The Israelites were complaining. I know, shocking! Instead of manna, they want meat to eat. And as a hardcore carnivore, I understand that. If you haven't eaten at an all-you-can-eat Brazilian steakhouse, you aren't ready to die yet. But talk about selective memory! The Israelites longingly remember the free fish they ate in Egypt, and forget the little fact that the food was free because they weren't. The Israelites weren't just slaves; they had been the victims of genocide. Yet they missed the meat on the menu? And isn't it just a little ironic that the Israelites were complaining about one miracle while asking for another one? Their capacity for complaining was simply astounding, and we scoff at the Israelites for grumbling about a meal of manna that was miraculously delivered to their doorsteps every day, but don't we do the same thing?

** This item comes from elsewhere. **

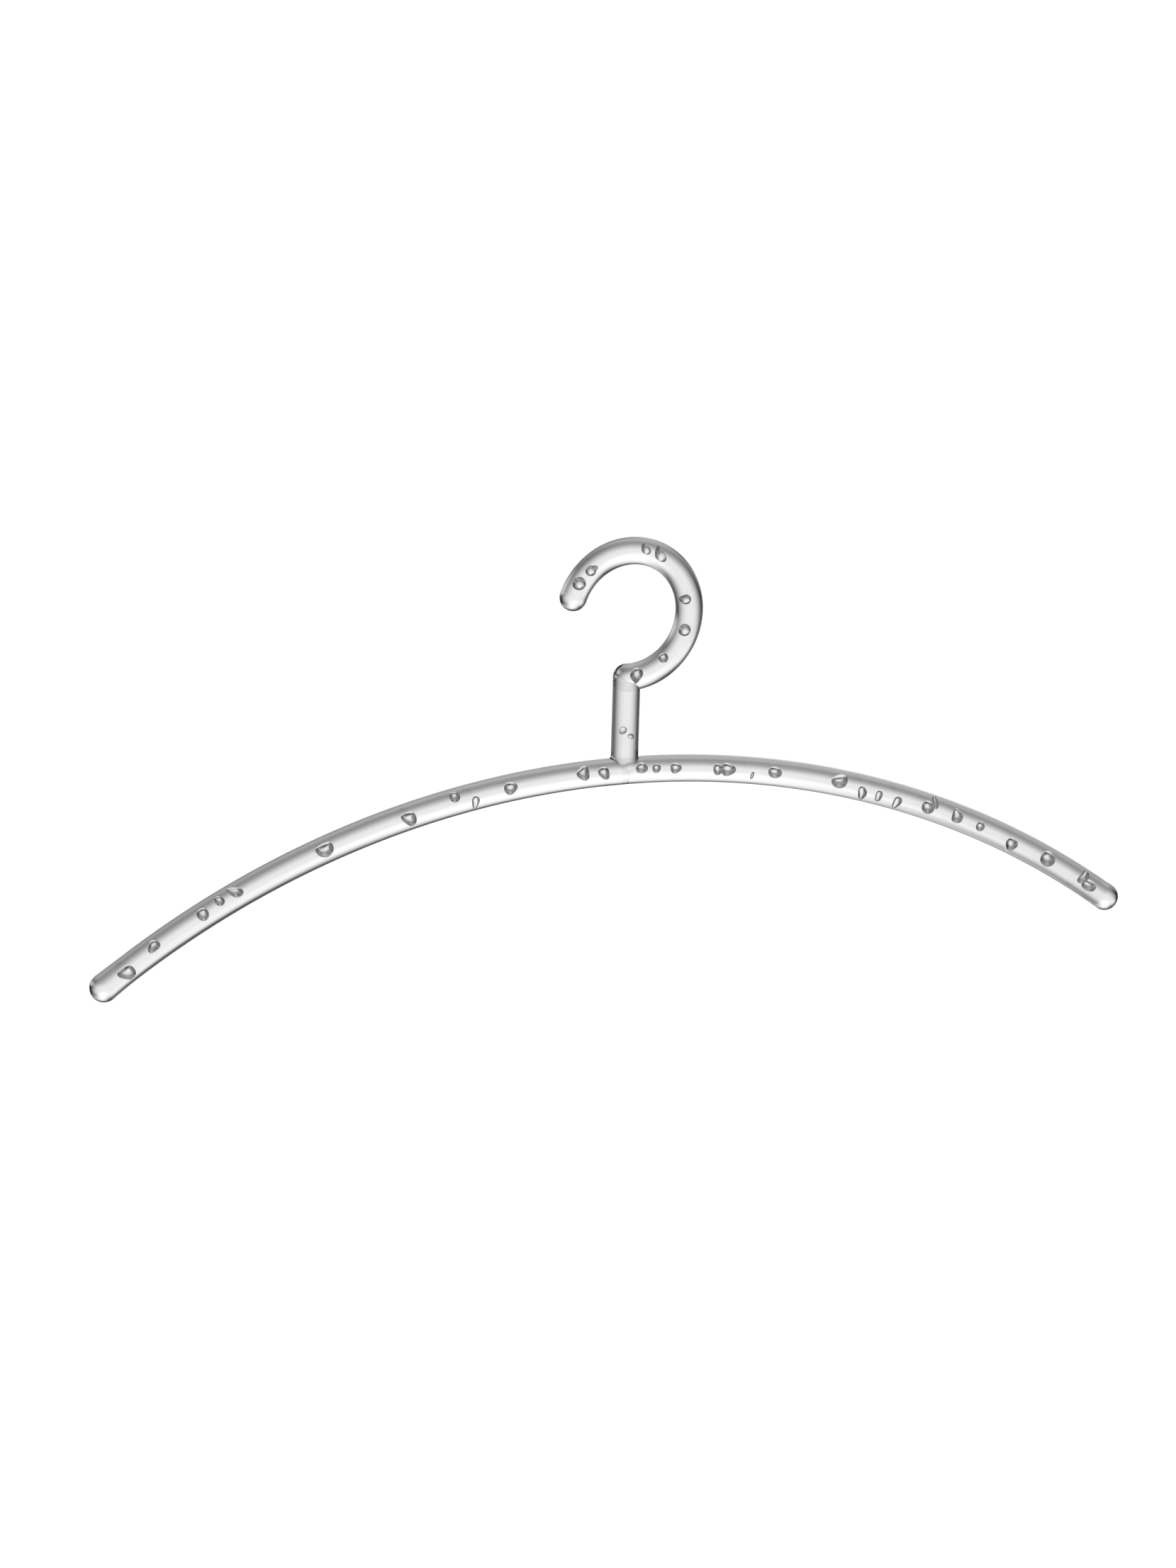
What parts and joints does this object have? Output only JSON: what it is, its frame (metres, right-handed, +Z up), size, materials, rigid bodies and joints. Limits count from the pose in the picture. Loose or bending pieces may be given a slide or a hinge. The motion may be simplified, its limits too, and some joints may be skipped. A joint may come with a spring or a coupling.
{
  "type": "clothes hanger",
  "caption": "Clear acrylic rod clothes hanger: two arms in one shallow arc, a short saddled stem and a round rail hook, cemented together.",
  "frame": {"origin": "inner top of the hook, where the hanger rests on its rail", "axes": "+X across the arms, to the right with the hook's mouth on the left; +Y through the rod's thickness, away from the viewer; +Z up"},
  "size_m": [0.4454, 0.0116, 0.1709],
  "materials": {
    "clear_acrylic": "clear solid acrylic, flame polished, with trapped air bubbles"
  },
  "bodies": {
    "root": {"left_arm": "clear_acrylic", "right_arm": "clear_acrylic", "stem": "clear_acrylic", "hook": "clear_acrylic"}
  },
  "joints": []
}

There are miracles all around us all the time, yet it's easy to find something to complain about in the midst of those miracles. The simple act of reading involves millions of impulses firing across billions of synapses. While you're reading, your heart goes about its business circulating five quarts of blood through a hundred thousand miles of veins, arteries, and capillaries. And it's amazing you can even concentrate, given the fact that you're on a planet that is traveling 67,000 miles per hour through space while spinning around its axis at a speed of 1,000 miles per hour. But we take those manna miracles, the miracles that happen day in, day out, for granted.